大練習曲第8番「夜の砂漠の呼び声(A Voice Calling in the Desert at Night)」(演奏音源)は1995年に作曲され、1990年からロン・イェディディアと結婚しているピアニストのフィオーナ・グラント(1966年生まれ)に献呈された。夜想的、憧憬的、繊細な性格を持つこの曲は、アメリカを離れ、イギリスで生活を送る最愛の妻へに対するイェディディアの想いを記録したモノローグである。曲は嬰ハ短調で始まり、巧みな右手のパターンと穏やかな左手の伴奏を組み合わせ、複数の和声的変化と主題の変奏を経て展開する。


ロン・イェディディア
彼の作品は過去20年間に国際的な注目を浴びるようになりました。彼の作品は世界の主要なコンサートホールで取り上げられている他、映画、ラジオ、テレビ番組にも登場し、彼の作曲家兼ピアニストとしての地位を確かなものにしています。1960年、イスラエルのテルアビブに生まれ、幼い頃からアルフレッド・コルトーの弟子であったプニーナ・ザルツマンのもとでピアノを学びました。8歳にして「Young Concert Artists Competition of Israel」で第1位を受賞しピアニストしてのキャリアをスタートさせましたが、15歳で作曲家の道に進むことを決意します。1984年にジュリアード音楽院の作曲科に進学しデイヴィッド・ダイアモンドやミルトン・バビットの元で研鑽を積みながらLincoln Center Scholarship、the Irving Berlin Scholarship、Henry Mancini Prize、the Richard Rodgers Scholarship等の主要な賞や奨学金を贈与された他、1987年と1989年にはジュリアード作曲コンクールに入賞しました。1991年に同音楽院の博士課程を卒業した後は当時の現代音楽の流行からの脱却を決意し、伝統的な旋律 - 和声 - 形式 - 耽美主義 - 和声感 - ドラマ性 - 対話性の再構築に乗り出しました。彼はフォークやジャズといったクラシック以外のジャンルも愛好しており、これらの音楽が根源的に調性に基づいていることから、彼の音楽語法の拡大に結びつきました。彼は現在まで、独奏から大編成オーケストラ作品、宗教音楽やフォークソングなども生み出しています。2007年5月にはオーケストラ作品「ステップ・イン・ザ・ワンダーランド」の世界初演がイスラエル・フィルハーモニー管弦楽団によって行われました。主な作曲委嘱元には サン・アントニオ国際ピアノコンクール(ラプソディー、2006年)、 シアトル室内楽協会(ピアノとクラリネットとチェロのためのトリオ、2007年)、 ニューヨークのZamir Choraleがあり、2009年には、マンハッタンのBaruch Performing Arts Centerで開催されたThe Concert Meister Seriesのレジデントコンポーザーを務め、数々の作品がベルリン・フィルハーモニー管弦楽団等の著名なオーケストラによって演奏されました。1994年にはワンダ・トスカニーニ=ホロヴィッツの依頼によりウラディミール・ホロヴィッツの未出版ピアノ作品の校訂と録音にも携わっています。

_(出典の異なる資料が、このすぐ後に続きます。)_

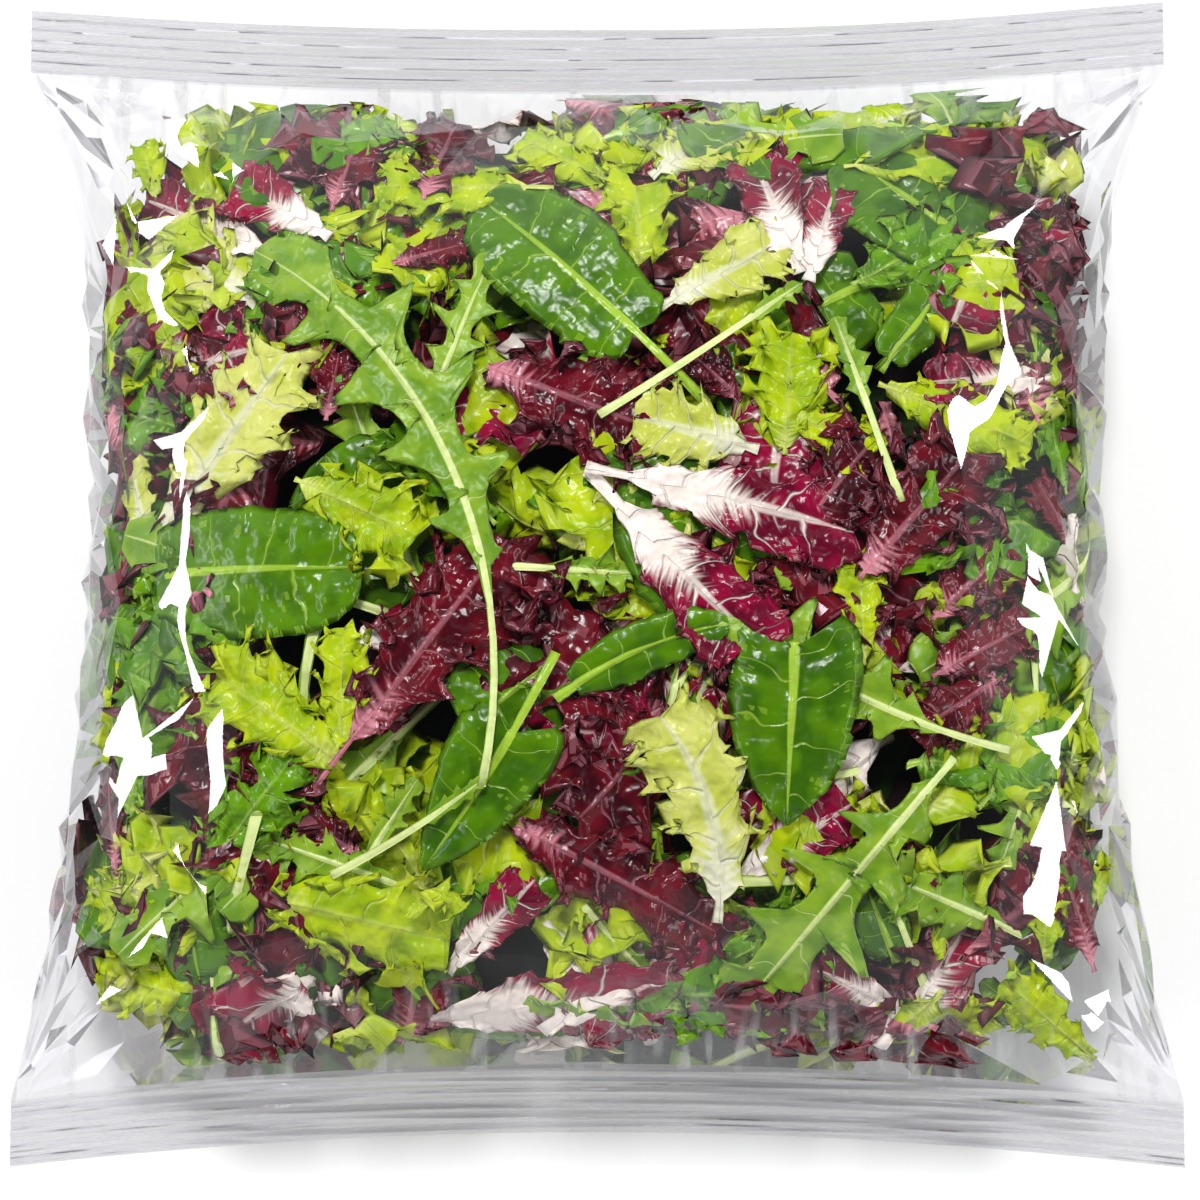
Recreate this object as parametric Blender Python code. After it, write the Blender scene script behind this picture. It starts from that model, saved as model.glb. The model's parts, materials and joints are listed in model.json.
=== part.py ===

現在までにイェディディアの作品は、EMIやナクソス、ソニーBMGなどの大手レーベルにも収録されました。イギリスのレーベル・Altarusによってリリースされた自作自演アルバム『Yedidia Plays Yedidia』は世界中の作曲家やピアニストから注目を浴び話題となりました。また、ニューヨーク・ピアノ・アカデミーの創設者でもあり後進の育成に努めています。